Character actor par excellence James Whitmore had dozens upon dozens of film and TV credits on his lengthy resume -- everything from Broadway-spawned musicals (Kiss Me, Kate, Oklahoma!) to edgy crime dramas (The Asphalt Jungle, Madigan) to fact-based war stories (Battleground, Tora! Tora! Tora!) -- but I suspect that, depending on their age, most movie buffs remember him best as either the hard-bitten police sergeant who tangles with atomic-mutated ants in Them! (1954) or the tragic convict who can't cope with the pressures of post-prison freedom in The Shawshank Redemption (1994).

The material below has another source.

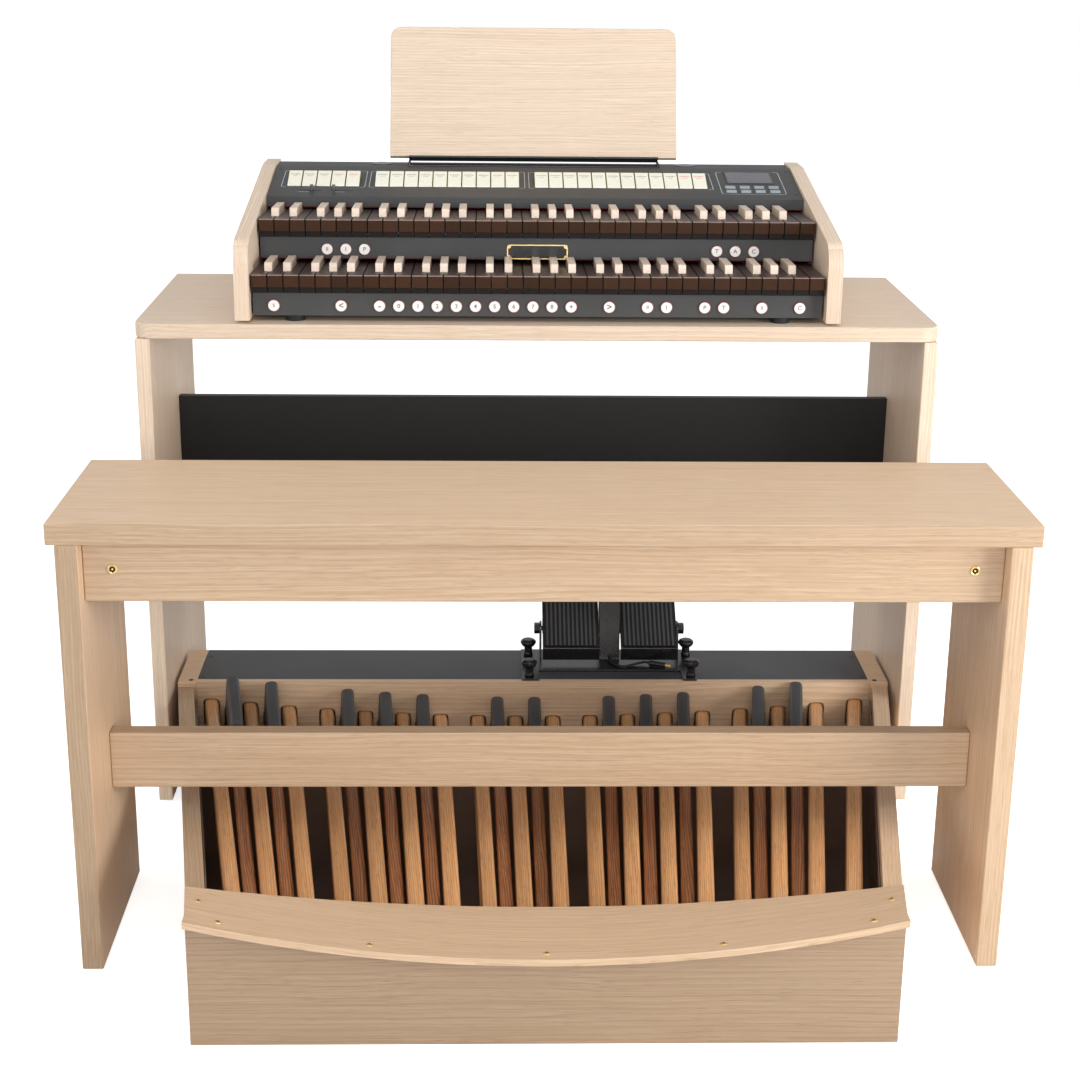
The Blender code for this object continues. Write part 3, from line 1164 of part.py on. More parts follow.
def build_toe_box():
    inner = TOE_BOX_WIDTH / 2 - TOE_BOX_SIDE
    face, board_back = TOE_BOARD_FRONT, TOE_BOARD_FRONT + TOE_BOARD_THICKNESS
    board = box_mesh((-inner + GAP, face, 0), (inner - GAP, board_back, TOE_BOX_HEIGHT))
    toe_board = add_part("toe_board", board, OAK)
    slots = []
    for place, sharp in pedal_stations():
        width, height, _ = pedal_section(sharp)
        toe, _ = pedal_line(place, sharp)
        angle = place * PEDAL_STEP
        x = (TOE_BOARD_FRONT - RADIAL_CENTRE) * math.tan(angle)
        half = width / 2 + SLOT_SIDE_CLEARANCE
        low, high = toe - height - PEDAL_DIP - 6 * GAP, toe + SLOT_TOP_CLEARANCE
        section = rounded([(-half, low, 0), (half, low, 0), (half, high, PEDAL_ROUND),
                           (-half, high, PEDAL_ROUND)])
        slot = outline_mesh(section, -TOE_BOARD_THICKNESS, 2 * TOE_BOARD_THICKNESS, "Y")
        slots.append(placed(slot, Matrix.Translation((x, face, 0)) @ Matrix.Rotation(-angle, 4, "Z")))
    shape_with(toe_board, joined(slots))
    outer, back = TOE_BOX_WIDTH / 2, TOE_BOX_BACK
    rest = TOE_BOX_HEIGHT - TOE_PLATE_THICKNESS - GAP
    case = add_part("toe_box_case", box_mesh((-outer, face + GAP, 0), (-inner, back, TOE_BOX_HEIGHT)), OAK)
    lap = TOE_BOX_SIDE / 2
    rear = box_mesh((-inner - lap, back - TOE_BOX_BACK_THICKNESS, 0), (inner + lap, back, rest))
    shape_with(case, rear, "UNION")
    shape_with(case, box_mesh((inner, face + GAP, 0), (outer, back, TOE_BOX_HEIGHT)), "UNION")
    plate = box_mesh((-inner + GAP, board_back + GAP, TOE_PLATE_TOP - TOE_PLATE_THICKNESS),
                     (inner - GAP, back, TOE_PLATE_TOP))
    add_part("toe_box_plate", plate, GREY_PLATE)


# Expression pedals

def treadle_frame(centre):
    """A treadle's frame: X across, Y up its slope, Z off its face, origin on the pivot."""
    return Matrix.Translation((centre, *TREADLE_PIVOT)) @ Matrix.Rotation(TREADLE_SLOPE, 4, "X")


def build_treadle(side, centre):
    frame = treadle_frame(centre)
    half = TREADLE_WIDTH / 2
    front, back = -TREADLE_FRONT_FROM_PIVOT, TREADLE_LENGTH - TREADLE_FRONT_FROM_PIVOT
    face = TREADLE_TOP_ABOVE_PIVOT
    under = face - TREADLE_THICKNESS
    lean = math.tan(TREADLE_SLOPE)
    lip, lip_back = face - TREADLE_LIP, front + TREADLE_LIP_THICKNESS
    shift = TREADLE_LIP * lean / 2
    outline = [(front, face), (front - shift, lip), (lip_back - shift, lip), (lip_back, under),
               (back, under), (back, face)]
    treadle = placed(outline_mesh(outline, -half, half, "X"), frame)
    part = add_part("treadle_" + side, treadle, BLACK_PLASTIC, pivot=(centre, *TREADLE_PIVOT))
    lug = TREADLE_LUG_RADIUS
    for edge in (-half, half - TREADLE_LUG_THICKNESS):
        outline = rounded([(-lug, -lug, lug), (lug, -lug, lug), (2 * lug, under + GAP * 2, 0),
                           (-lug, under + GAP * 2, 0)])
        tab = outline_mesh(outline, edge, edge + TREADLE_LUG_THICKNESS, "X")
        shape_with(part, placed(tab, frame), "UNION")
    bore = rod_mesh((-TREADLE_WIDTH, 0, 0), 2 * TREADLE_WIDTH, PIVOT_ROD_RADIUS + ROD_CLEARANCE, "X")
    shape_with(part, placed(bore, frame))
    build_pad(side, centre, frame, front, back, face)


def build_pad(side, centre, frame, front, back, face):
    """The rubber mat, ribbed along the treadle."""
    reach = TREADLE_WIDTH / 2 - PAD_MARGIN
    base, crest = face + GAP + PAD_THICKNESS - PAD_RIB_HEIGHT, face + GAP + PAD_THICKNESS
    pitch = 2 * reach / PAD_RIBS
    section = [(-reach, face + GAP), (reach, face + GAP)]
    for n in reversed(range(PAD_RIBS)):
        left = -reach + n * pitch
        section += [(left + pitch, base), (left + 0.75 * pitch, crest), (left + 0.25 * pitch, crest)]
    section.append((-reach, base))
    pad = outline_mesh(section, front + PAD_MARGIN, back - PAD_MARGIN, "Y")
    add_part("treadle_pad_" + side, placed(pad, frame), RUBBER, pivot=(centre, *TREADLE_PIVOT))


def build_expression_bracket():
    """Base plate, two side uprights, a housing between the treadles and the pivot rod through all."""
    pivot_y, pivot_z = TREADLE_PIVOT
    base = box_mesh((BASE_LEFT, BASE_FRONT, BASE_BOTTOM), (BASE_RIGHT, BASE_BACK, BASE_TOP))
    bracket = add_part("expression_bracket", base, BLACK_PLASTIC)
    notch_back = BASE_FRONT + BASE_NOTCH_DEPTH
    shape_with(bracket, box_mesh((BASE_LEFT + BASE_TAB_LEFT, BASE_FRONT - GAP, 0),
                                 (BASE_RIGHT - BASE_TAB_RIGHT, notch_back, 2 * BASE_TOP)))
    half = TREADLE_WIDTH / 2
    clear = 2 * GAP + UPRIGHT_THICKNESS / 4
    left = TREADLE_LEFT_CENTRE - half - clear
    right = TREADLE_RIGHT_CENTRE + half + clear
    middle = (TREADLE_LEFT_CENTRE + TREADLE_RIGHT_CENTRE) / 2
    rise = TREADLE_LUG_RADIUS
    housing_left = TREADLE_LEFT_CENTRE + half + HOUSING_CLEARANCE
    housing_right = TREADLE_RIGHT_CENTRE - half - HOUSING_CLEARANCE
    walls = [(left - UPRIGHT_THICKNESS, left, UPRIGHT_LENGTH, rise),
             (right, right + UPRIGHT_THICKNESS, UPRIGHT_LENGTH, rise),
             (housing_left, housing_right, HOUSING_LENGTH, HOUSING_RISE)]
    for low, high, length, top in walls:
        foot = pivot_y - length / 2
        back = min(pivot_y + length / 2, BASE_BACK)
        outline = rounded([(foot, BASE_TOP - BASE_THICKNESS / 2, 0), (back, BASE_TOP - BASE_THICKNESS / 2, 0),
                           (back, pivot_z + top, rise), (pivot_y - rise, pivot_z + top, rise)])
        shape_with(bracket, outline_mesh(outline, low, high, "X"), "UNION")
    ear = EAR_LENGTH
    lap = UPRIGHT_THICKNESS / 3
    reach = UPRIGHT_THICKNESS + ear / 2
    rod = rod_mesh((left - reach, pivot_y, pivot_z), right - left + 2 * reach, PIVOT_ROD_RADIUS, "X")
    shape_with(bracket, rod, "UNION")
    for x in (left - UPRIGHT_THICKNESS - ear, right + UPRIGHT_THICKNESS - lap):
        nut = rod_mesh((x, pivot_y, pivot_z), ear + lap, EAR_RADIUS, "X", sides=6)
        shape_with(bracket, nut, "UNION")
    return middle


def build_knobs():
    """Four clamp knobs: a mushroom head on a collared stem."""
    head, neck, collar = KNOB_RADIUS, KNOB_RADIUS / 2, 0.6 * KNOB_RADIUS
    top = KNOB_HEIGHT
    profile = [(0.0, top), (0.68 * head, 0.98 * top), (0.97 * head, 0.88 * top), (head, 0.76 * top),
               (0.78 * head, 0.60 * top), (neck, 0.52 * top), (neck, 0.18 * top), (collar, 0.14 * top),
               (collar, 0), (0.0, 0)]
    for name, (x, y) in KNOB_STATIONS.items():
        knob = placed(turned_mesh(profile, ROUND_SIDES), Matrix.Translation((x, y, BASE_TOP + GAP)))
        smooth_rounds(add_part("clamp_knob_" + name, knob, BLACK_PLASTIC))


def smooth_route(points, per_span=5):
    """A Catmull-Rom curve through the points of a lead."""
    ends = [2 * points[0] - points[1], *points, 2 * points[-1] - points[-2]]
    route = []
    for n in range(len(points) - 1):
        a, b, c, d = ends[n:n + 4]
        for step in range(per_span):
            t = step / per_span
            route.append(0.5 * (2 * b + (c - a) * t + (2 * a - 5 * b + 4 * c - d) * t ** 2
                                + (3 * b - a - 3 * c + d) * t ** 3))
    return route + [points[-1]]


def build_lead(middle):
    """The signal lead, which leaves the housing and ends in a jack plug lying on the base."""
    lie = BASE_TOP + GAP + LEAD_RADIUS
    plug_z = BASE_TOP + GAP + PLUG_RADIUS
    lay = Matrix.Translation((PLUG_LEFT, PLUG_FRONT, plug_z)) @ Matrix.Rotation(PLUG_TURN, 4, "Z")
    start = TREADLE_PIVOT[0] - HOUSING_LENGTH / 2 - GAP
    tail, run_in = lay @ Vector((-GAP, 0, 0)), lay @ Vector((-PLUG_RADIUS * 2, 0, 0))
    points = [Vector((middle, start, lie + LEAD_RADIUS)), Vector((middle, start - 0.010, lie + LEAD_RADIUS)),
              Vector((middle + 0.005, PLUG_FRONT + 0.002, lie)),
              Vector((middle + 0.020, PLUG_FRONT - 0.010, lie)),
              Vector((middle + 0.036, PLUG_FRONT - 0.002, lie)), run_in, tail]
    add_part("signal_lead", tube_mesh(smooth_route(points, per_span=4), LEAD_RADIUS), RUBBER)
    body = rod_mesh((0, 0, 0), PLUG_LENGTH, PLUG_RADIUS, "X")
    plug = add_part("jack_plug", placed(body, lay), BLACK_PLASTIC)
    tip = rod_mesh((PLUG_LENGTH / 2, 0, 0), PLUG_LENGTH / 2 + PLUG_TIP_LENGTH, PLUG_TIP_RADIUS, "X")
    shape_with(plug, placed(tip, lay), "UNION")


build_stand()
build_bench()
build_cheeks()
REAR_PANEL_FACE = build_case()
build_rails()
build_manual("lower")
build_manual("upper")
build_key_frame("key_frame_lower", LOWER_FRONT, LOWER_TOP, TRAY_TOP + GAP)
build_key_frame("key_frame_upper", UPPER_FRONT, UPPER_TOP, UPPER_TOP - FRAME_BELOW_KEYS)
build_control_panel()
build_tabs()
build_sliders()
build_display()
build_electronics(REAR_PANEL_FACE)
build_desk()
build_heel()
build_side_rails()
build_floor_panel()
build_pedals()
build_heel_rail()
build_toe_box()
build_treadle("left", TREADLE_LEFT_CENTRE)
build_treadle("right", TREADLE_RIGHT_CENTRE)
HOUSING_CENTRE = build_expression_bracket()
build_knobs()
build_lead(HOUSING_CENTRE)
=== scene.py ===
"""Looks for the portable organ: its keys, tabs, pistons, oak boards, pedals and the studio round them."""

import math

import bmesh
import bpy
from mathutils import Matrix, Vector


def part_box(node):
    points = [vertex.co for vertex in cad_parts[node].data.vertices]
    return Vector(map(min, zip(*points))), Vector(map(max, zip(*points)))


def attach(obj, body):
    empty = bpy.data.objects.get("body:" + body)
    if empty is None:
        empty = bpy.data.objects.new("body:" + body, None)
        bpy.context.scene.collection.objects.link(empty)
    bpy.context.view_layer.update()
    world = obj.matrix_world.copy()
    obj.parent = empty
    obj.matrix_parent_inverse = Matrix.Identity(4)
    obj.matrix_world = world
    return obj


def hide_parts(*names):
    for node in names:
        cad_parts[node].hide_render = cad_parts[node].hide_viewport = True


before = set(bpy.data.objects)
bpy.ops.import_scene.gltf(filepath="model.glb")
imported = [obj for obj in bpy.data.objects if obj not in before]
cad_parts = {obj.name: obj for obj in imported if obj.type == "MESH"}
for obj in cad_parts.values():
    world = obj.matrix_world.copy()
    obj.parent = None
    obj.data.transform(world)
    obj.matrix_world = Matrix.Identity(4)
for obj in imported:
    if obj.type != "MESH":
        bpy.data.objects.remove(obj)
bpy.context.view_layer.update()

STATIC = "frame"
LEGS = ("stand_leg_left", "stand_leg_right", "bench_leg_left", "bench_leg_right")

# Sizes and places shared with the solids, in metres
STAND_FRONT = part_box("stand_top")[0].y
KEY_PITCH = 0.0235
KEY_COUNT = 36

# The control panel's fittings, measured up its slope from its front edge
PANEL_FACE_HEIGHT = 0.0155
PANEL_SLOPE = math.atan2(0.028, 0.163)
PANEL_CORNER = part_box("control_panel")[0] + Vector((0, 0, PANEL_FACE_HEIGHT))
PANEL = Matrix.Translation((0, PANEL_CORNER.y, PANEL_CORNER.z)) @ Matrix.Rotation(PANEL_SLOPE, 4, "X")
TAB_PITCH = 0.0233
TAB_GROUPS = {"left": (5, -0.3985), "middle": (10, -0.2583), "right": (12, -0.0015)}
TAB_FRONT = 0.056
TAB_CREASE_FROM_FRONT = 0.017
TAB_CREASE_RISE = 0.0045
TAB_FACET_SLOPE = math.atan2(0.0060, 0.0330)
SCREEN_CENTRE = 0.3503
SCREEN_WIDTH = 0.0762
SCREEN_LENGTH = 0.0635
SCREEN_FRONT = 0.0835
SLIDER_UP_SLOPE = 0.0320
SLIDER_CENTRES = (-0.3600, -0.3080)
SLIDER_HALF_SLOT = 0.0195
SLIDER_SCALES = ((-0.3690, 0.0085), (-0.3140, 0.0095))
PANEL_SCREW_HALF_SPACING = 0.4165
RECESS_HALF_SPACING = 0.2545
RECESS_FROM_BACK = 0.0215
PANEL_SHEET_DROP = 0.0012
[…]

It was during a Toronto Film Festival press junket for the latter film that I had my one and only encounter with Whitmore, and I can say he was a very gracious and gregarious gent who laughed louder than anyone else at jokes about his long-term gig as TV pitchman for Miracle-Gro plant food. He also spoke very candidly about his past struggles to overcome alcohol abuse, and was extraordinarily compassionate toward me, a total stranger, as we discussed in private a similar struggle facing someone very dear to me. And he seemed richly amused when I told him how much I enjoyed him as part of a once-in-a-lifetime cast in The Split, an unjustly overlooked 1968 caper flick (based on a novel by Donald E. Westlake) that also provided gainful employment for Jim Brown, Diahann Carroll, Ernest Borgnine, Julie Harris, Jack Klugman, Donald Sutherland, Gene Hackman -- and Warren Oates.
BTW: For those of you who supplement your income with trivia-centric bar bets, consider this: Give 'Em Hell, Harry -- the 1975 film version of the one-man play in which Whitmore memorably essayed Harry S. Truman -- is one of only two movies ever made that earned Best Actor nominations for every single actor who appears on screen. I could tell you what the other movie is, but then I'd be accused a spoiling a classic plot twist. (No, not Who's Afraid of Virginia Woolf? -- unnominated bit players actually do appear on screen in that one.)